これを踏まえると、今後、メタバースは人の心の変容などに影響されてしまうことがあると言えます。例えば、独裁的なマインドと技術を持った人が現れた瞬間に、全てが終わってしまう危険性をはらんでいるような。そう考えると、金融工学のサイエンティストたちも、これからメタバースを目指す人たちも、心の豊かさや価値観を共有する意識を多様性の中に持った方がいいと思っています。

生田目 さらに、これからは、メタバースでの流行がリアルな世界に帰っていく可能性もあるでしょう。デジタルとリアルの融合がさらに加速し、私たちにとって大変忙しい世界になるかもしれませんね。

藤田 そこで現実的な問題となるのが、そのような時代の中で新たなビジネスモデルを創造していくために、人材はどうすればいいのかということです。期待すべきは、20〜30代で、それよりも前の10代ぐらいの子たちが社会をリードするような形に変わっていくべきだとも考えられる。そして、いまの40代は、経営者としての意識を持ってしかるべきではないでしょうか。

生田目さんは、このような時代で活躍できる人材をどう見ていますか。どんな人材を目指せばいいのか、アドバイスがあればお願いします。

生田目 個人でも企業でも、経営においても、持つべき重要な本質は「変化」だと思います。その前提として、自分が完全ではないことを自覚することが必要で、現状に甘んじないことです。成長のために変化をしようという掛け声は、ビジネスの世界では多々聞きます。ただ、そもそも成長を議論する前に、自分が不完全であると認識していれば、少しでも完全に近づくために、自ら一歩変化してみようと考えるでしょう。

では、何をどう変化させるのか。難しいテーマですが、「これって変えられないのかな」という小さな疑問を、ありとあらゆるところで考えてみることだと思います。社会にいまあるルールがこれからも正しいのか、いまある対価と価値のバランスはずっと正しいのか、自分なら違うものを作ることができないだろうか。「このビジネスによって生まれている価値が持続可能なのか」と考えてみてください。テスラが良い例かと思いますが、そんな思考がイノベーションには共通して存在するはずです。

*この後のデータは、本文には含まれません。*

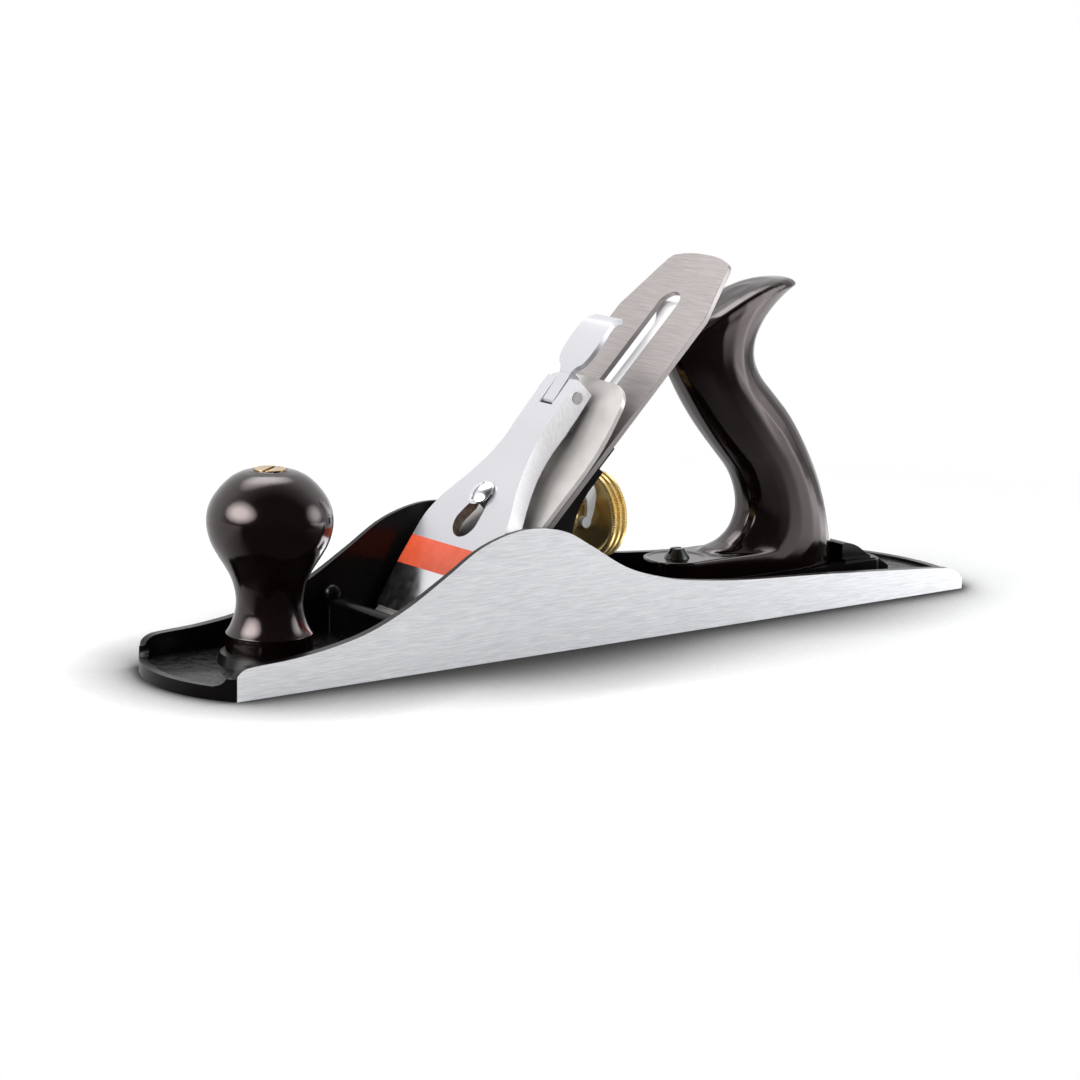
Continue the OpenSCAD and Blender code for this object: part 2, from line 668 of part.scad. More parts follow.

そのために、既存の価値観に捉われない自由な発想で、昨日とは違うサイトを見てみる、違うスポーツをしてみる、違う本を読んでみることが、最初の一歩になるでしょう。私も何か特別なことをしてきたわけではありません。自分自身が主体的に変化を求めていることで、必ず何かしらの成果につながると思います。

藤田 私も強制された変化は意味をなさないと考えます。一方で、変化の場や土壌を提供するのが、大きくは国家であり、小さくは会社や所属している学校やコミュニティーであると考えると、日本の経営者に課せられた大きな問題でもあると思います。生田目さんのようなリーダーが世の中を変えていくと信じています。

生田目 そのつもりで頑張りますので、ぜひお力をお貸しください。簡単に、弊社の取組みを紹介しますと、外部からプロフェッショナル人材を採用して、既存社員とともに事業開発を進めています。デジタル戦略における人材の50%以上が外部からの人材です。一方、国内2万人、グローバルを含めると4万人の既存社員の能力開発も進めています。社員自身が「やりたい」と考える業務に積極的に参加できるような機会として、プロジェクト参加型のトレーニングも進めており、金沢、栃木、福岡といった地方エリアからもデジタル戦略に参加しています。

藤田 ぜひ、私たちIBMもご支援できればと思います。さて、最後にお友達を紹介していただけますか。

生田目 MS&ADインシュアランスグループホールディングス執行役員を務め、グループCDOとして全社的なDXを推進されている一本木真史さんをご紹介します。デジタル技術の活用に留まらず、幅広くビジネスモデルを変革すべく、さまざまな取り組みをされています。

藤田 お会いできるのが楽しみです。本日は、連載記事のお一人目ということで、たくさんのお話をお聞きしてしまいました。とても楽しい時間でした、ありがとうございました。